That's an admirable commitment. But there's just one problem. A third of that money appears to have disappeared.

That was the finding of a February government audit, which determined that $6 million is unaccounted for and may have been used to pay "ghost" workers who do not exist. The audit also determined that there is no documentation for an additional $10.2 million.

The sad state of affairs in Sierra Leone is hardly a rare occurrence. According to Berlin-based Transparency International, a global anti-corruption coalition, on average a quarter of the total amount of money allocated for humanitarian assistance is lost to crime.

"There is a high risk of corruption," says Craig Fagan, TI's head of global policy, "because the countries that need it the most are the most susceptible." They're often impoverished and lack strong and open governments and the necessary systems of checks and balances to keep corruption at bay. In the case of Sierra Leone, it was internal money that went missing.

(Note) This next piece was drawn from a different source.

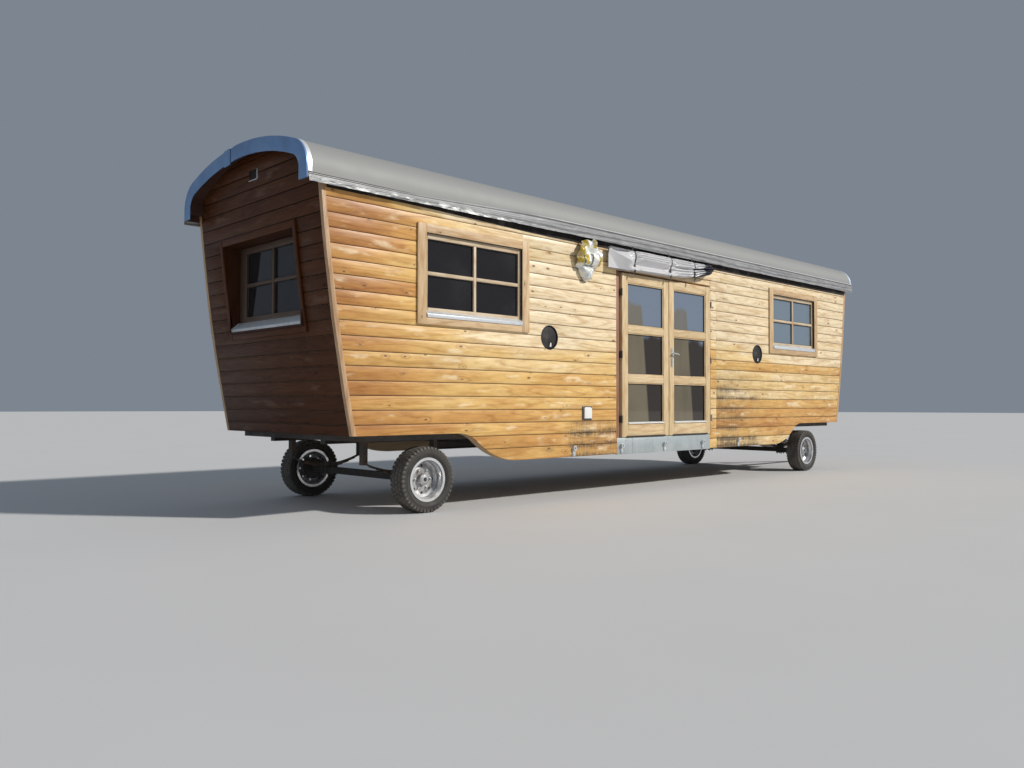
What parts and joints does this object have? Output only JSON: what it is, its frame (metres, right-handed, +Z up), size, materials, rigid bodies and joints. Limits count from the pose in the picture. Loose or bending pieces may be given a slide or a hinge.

But it doesn't matter if the aid is from local or international sources, he says. It's all at risk of being lost to theft or mismanagement: "This is a problem with funds from all sources," including money from local and foreign government agencies, the United Nations and charities.

Global humanitarian efforts to help people devastated by the 2004 Indian Ocean earthquake and tsunami were marked by corruption, according to a 2006 TI working paper. So were relief efforts to combat a drought in Kenya in 2011. And it's not just a problem overseas.

The New York Times reported in 2006 that $2 billion in tax dollars sent to aid New Orleans after it was leveled by Hurricane Katrina in 2005 was sucked away by waste and fraud.

The answer to the problem is simple: Keep good records! Of course that's easier said than done, but one good example, says Fagan, is the Foreign Aid Transparency Hub, an online tracking service set up by the government of the typhoon-prone Philippines. It tracks the status and amounts of foreign relief aid — cash and in-kind — donated to the country.

Moreover, humanitarian groups are banding together to share information about their programs. The International Aid Transparency Initiative is an online resource for organizations to publish financial and other data on their projects. Begun in 2011, it now has 324 members, including the African Development Bank, European Investment Bank and United Nations Children's Fund.

Fagan credits Sierra Leone for at least making an effort to keep tabs on the funds, noting that a government audit found the missing millions. But now, he adds, it's a question of whether it will follow through with an investigation to determine whether the missing money is attributable to crime or mismanagement and will bring to justice any criminals involved.

If past is prologue in Sierra Leone, then justice may not be in the offing. A few years ago, Fagan relates, after a cholera epidemic struck the country, a similar government audit of assistance funds "found holes in the money trail. But no one was ever held accountable."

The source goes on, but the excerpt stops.